Over the weekend, the Office of Personnel Management (OPM) sent a second threatening email to federal employees, instructing on Musk's behalf that they explain what they did at work last week to keep their jobs. While that first missive was amended to say that the demand was "strictly voluntary," this new one has no such language.

"The NASA administrator will not be providing any further guidance to NASA employees regarding the latest [five] bullet email that everyone got over the weekend," Cowing wrote, "so NASA employees are pretty much left to make a personal choice."

During the meeting, the NASA staffers were also warned that the youthful hatchet men from Musk's Office of Government Efficiency (DOGE) have badges to enter the facility at any time they choose, without needing to inform anyone of their entrance.

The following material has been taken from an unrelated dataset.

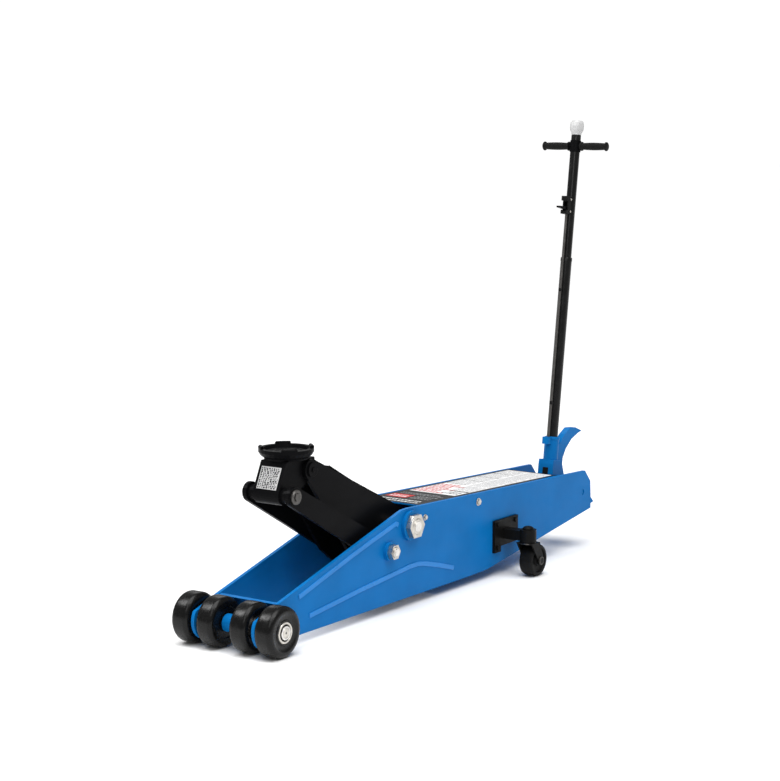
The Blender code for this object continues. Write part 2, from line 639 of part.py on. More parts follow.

That's not all the bad blood Musk has kicked up at NASA lately. The billionaire also enraged a cadre of former astronauts last month by issuing repeated digs, including the erroneous claim that Boeing Starliner astronauts Butch Wilmore and Suni Williams had been left stranded on the International Space Station for "political reasons."

"When you finally get the nerve to climb into a rocket ship, come talk to [us]" former NASA astronaut and senator Mark Kelly tweeted in response to the world's richest man amid insults about his colleague, former ISS commander Andreas Mogensen, and his twin brother and fellow astronaut Scott Kelly.

And even actions at NASA that aren't directly tied to Musk, like reports of leadership at the space agency ordering employees to throw out their LGBTQ pride swag, feel tightly bound up in his ideological mission to crush "wokeness" out of the federal government.

All told, it's an extraordinary villain arc. Just a few years ago, Musk's work at SpaceX was a shining example of NASA working with the private sector to push the frontiers of America's space capability. Now, it seems that a mention of his name at a NASA meeting is enough to draw heckling.